I've dug a couple there.   It doesn't get much easier.   By stage 3 I take it your speaking of the old stage 6, with revetment, ohp, grenade sumps (not a urinal), wire and ramparts.

In regards to the tank tracks, sorry about that.   But hitting a partially collapsed/filled in trenched isn't to pain less either. ;D


----------



## MikeM (2 Jan 2005)

Ya I forgot to clarify that.. I am referring to the old stage 6 with OHP all that jazz.


----------



## Thompson_JM (2 Jan 2005)

MasterCorporal I just hit rock! 

- Then use the pickaxe!


10 minutes later.....

MasterCorporal! The Pickaxe just broke!
 ;D

ahh meaford... 

there is a reason I love going to borden to train... even if the fire index is usually between insane and retarded


----------



## Baloo (2 Jan 2005)

I remember during SQ, my fireteam partners and I thought we had lucked out when we discovered a previously dug shell scrape system (only to our ankles, but any help in Meaford is nice) that was filled with lumps of old clay and grass. Unfortunately, the grass several inches down had yet to dry. So it had rotted, along with the grungy water made for an unholy stench. God only knows what we discovered. So we made the best of lying in that soup for a couple hours. The platoon commander walked by and remarked, "Jesus, what the hell is that stink?", and so we had the dubious honour of getting to move over a few feet, and re-digging. Unforunately, the odour remained, until we filled it back in, the Pandora's box awaiting the next group.  :'(


----------



## DMB (4 Jan 2005)

meaford was alright the only thing i really dreaded was going up WARNER HILL.......then back down .......then back up.....then when you think its your last time going up and you starting to ruk towards the paved road the platoon turns around and you do it again! not to mention that our SQ FTX was 90% downpour.


----------



## Gayson (4 Jan 2005)

I remember one night during the SQ FTX.  I was running across our position around the time of a fight for somre reason.  It was foggy and dark as hell, I could not see my hands if I held them out.  I ran and ran and fell into a stage 3 trench full of water and mud.

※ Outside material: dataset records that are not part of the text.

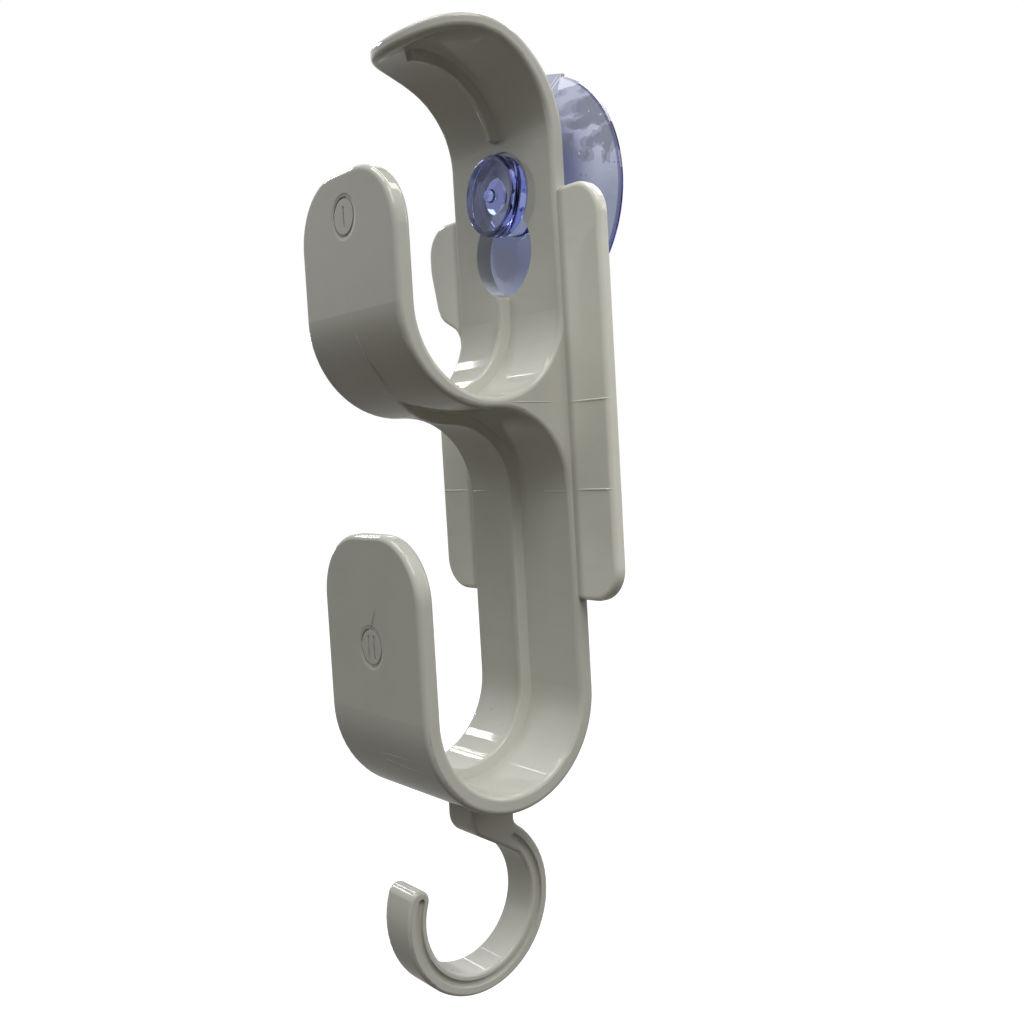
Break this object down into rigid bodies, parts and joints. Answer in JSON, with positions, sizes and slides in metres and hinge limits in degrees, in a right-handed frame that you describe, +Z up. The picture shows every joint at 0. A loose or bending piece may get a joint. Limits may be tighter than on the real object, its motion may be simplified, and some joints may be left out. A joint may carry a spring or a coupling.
{
  "type": "hose hanger",
  "caption": "Moulded wall hanger with open hooks one above the other, a small C hook below and a clear suction cup in a keyhole under a curved roof.",
  "frame": {"origin": "on the suction cup's axis, at the wall that the cup's rim lies on", "axes": "+Y points into the wall, the hooks stand out towards -Y, +Z points up, and +X is to the right for someone who looks at the wall"},
  "size_m": [0.0622, 0.0546, 0.2126],
  "materials": {
    "hanger_body": "off-white moulded plastic, glossy, with faint flow and witness lines",
    "suction_cup": "clear soft plastic, tinted blue violet, smooth and glossy"
  },
  "bodies": {
    "root": {"hanger_body": "hanger_body", "suction_cup": "suction_cup"}
  },
  "joints": []
}
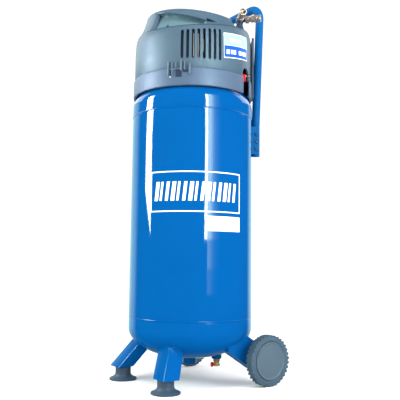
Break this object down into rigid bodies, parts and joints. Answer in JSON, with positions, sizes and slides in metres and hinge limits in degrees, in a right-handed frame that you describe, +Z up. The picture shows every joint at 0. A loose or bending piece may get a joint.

It took a good hour to clean that C9 afterwards.


----------



## Tpr.Orange (4 Jan 2005)

I was there for sq... day and a half left in the FTX i tore a ligament in my knee and in my ankle finished the course on a cane. Still the FTX kicked ass with the 4 days of non stop rain and the other days with the boiling heat.


----------



## Pikache (4 Jan 2005)

Heh. Anyone with C Coy last summer might remember me. You know, that guy with extra small pinky...


----------



## babicma (4 Jan 2005)

I was there for SQ BIQ in 10 PL AKA "Cock Platoon"

Anyone else!


----------



## Lost_Warrior (5 Jan 2005)

> If by Meaford you mean "Home of the CF Weather Machine"



You obviously never been to ValCartier....where it rains 6 days out of 7!  ;D  (I did my SQ there...took weeks to get everything dry)

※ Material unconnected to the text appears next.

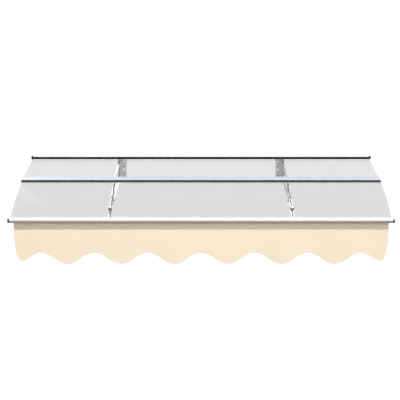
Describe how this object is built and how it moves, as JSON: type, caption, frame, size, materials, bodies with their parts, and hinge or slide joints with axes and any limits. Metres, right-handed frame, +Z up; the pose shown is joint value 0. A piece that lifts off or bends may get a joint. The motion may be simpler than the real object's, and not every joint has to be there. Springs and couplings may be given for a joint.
{
  "type": "door canopy",
  "caption": "Wall-mounted door canopy with clear sloping panes on slim steel brackets, a front tube and a scalloped fabric valance.",
  "frame": {"origin": "middle of the back face of the seal along the wall, on the wall plane", "axes": "+X along the wall across the canopy, +Y into the wall, so the canopy reaches out along -Y, +Z up"},
  "size_m": [2.0238, 1.0372, 0.476],
  "materials": {
    "clear_pane": "clear acrylic sheet",
    "black_profile": "satin black coated extrusion",
    "black_plastic": "satin black moulding",
    "rubber": "matt black rubber",
    "satin_aluminium": "satin anodised",
    "polished_steel": "polished stainless steel",
    "brushed_steel": "brushed stainless steel",
    "white_seal": "pale glazing seal",
    "dark_cap": "dark grey moulding",
    "cream_fabric": "cream woven awning cloth"
  },
  "bodies": {
    "root": {"upper_pane": "clear_pane", "lower_pane": "clear_pane", "wall_profile": "black_profile", "wall_seal": "rubber", "wall_cap_left": "black_plastic", "wall_cap_right": "black_plastic", "joint_profile": "satin_aluminium", "joint_seal": "rubber", "front_tube": "polished_steel", "front_pane_seal": "white_seal", "front_cap_left": "dark_cap", "front_cap_right": "dark_cap", "valance": "cream_fabric", "valance_welt": "cream_fabric", "wall_plate_left": "brushed_steel", "wall_plate_right": "brushed_steel", "rest_pad_left": "rubber", "rest_pad_right": "rubber", "arm_left": "polished_steel", "arm_right": "polished_steel", "arm_bolt_left": "polished_steel", "arm_bolt_right": "polished_steel", "arm_nut_left": "polished_steel", "arm_nut_right": "polished_steel", "strut_left": "polished_steel", "strut_right": "polished_steel", "strut_eye_left": "polished_steel", "strut_eye_right": "polished_steel", "strut_bolt_left": "polished_steel", "strut_bolt_right": "polished_steel", "strut_nut_left": "polished_steel", "strut_nut_right": "polished_steel", "knee_clamp_left": "polished_steel", "knee_clamp_right": "polished_steel", "knee_bolt_left": "polished_steel", "knee_bolt_right": "polished_steel", "knee_nut_left": "polished_steel", "knee_nut_right": "polished_steel", "cone_standoff_left": "polished_steel", "cone_standoff_right": "polished_steel", "clamp_disc_left": "polished_steel", "clamp_disc_right": "polished_steel", "upper_washer_left": "rubber", "upper_washer_right": "rubber", "lower_washer_left": "rubber", "lower_washer_right": "rubber", "fixing_screw_left": "brushed_steel", "fixing_screw_right": "brushed_steel", "joint_post_left": "polished_steel", "joint_post_right": "polished_steel", "joint_pad_left": "rubber", "joint_pad_right": "rubber", "front_saddle_left": "polished_steel", "front_saddle_right": "polished_steel", "saddle_screw_left": "brushed_steel", "saddle_screw_right": "brushed_steel"}
  },
  "joints": []
}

I was in Meaford for my Armd Recce course between the end of July to the end of August.  It only rained 3 days....the rest was nice and sunny.  I love Meaford!


----------



## Baloo (5 Jan 2005)

Three days? Three days? You must be kidding! I love how there is pouring rain at one end of the base, and sunshine on the parade square. Never seen anything like it. Rained on each of our days in the field, yet barely anything else while indoors. Rained while standing to attention in the square, but the sun broke out upon entering the mess. I stand by my assessment!  ;D


----------



## Jason Bourne (5 Jan 2005)

HAHAH ...actually I think I was on my SQ going into the mess at the time. I do remember seeing a platoon standing out there on the sqaure while  I eating  must have been you guy

Jason


----------



## Jason Bourne (5 Jan 2005)

I also really ejoyed shooting down on the Gully Range there, the view on the lake was pretty awesome...I'm not from Ontario obviously so it was a first time looking at a big lake like that. And that Warner Hill....holy crap...


----------



## Baloo (5 Jan 2005)

I remember conducting our own version of "naval warfare" during the assault boat training. Naturally, as more people who had never been in a canoe before began to grasp paddling, we would compete with one another. This eventually devolved into a company sized skirmish, with boarding actions, ramming, and the cries of the wounded (er, I mean, those tossed into the water...).


----------



## Jason Bourne (5 Jan 2005)

Anyone get hauled up in front of the new RSM? He's a crusty old PPCLI guy Master Warrent Officer something or other...man that guy puts the fear of god in some staff there. Also...anyone know Sgt. Sean Black? An Arty guy who teaches there

Jason


----------



## Love793 (6 Jan 2005)

That's the job of a RSM.  He's a CWO by the way.


----------



## Thompson_JM (6 Jan 2005)

i think i know that guy you refer to...

used to be an MWO. now he is the base RSM.... RCR right?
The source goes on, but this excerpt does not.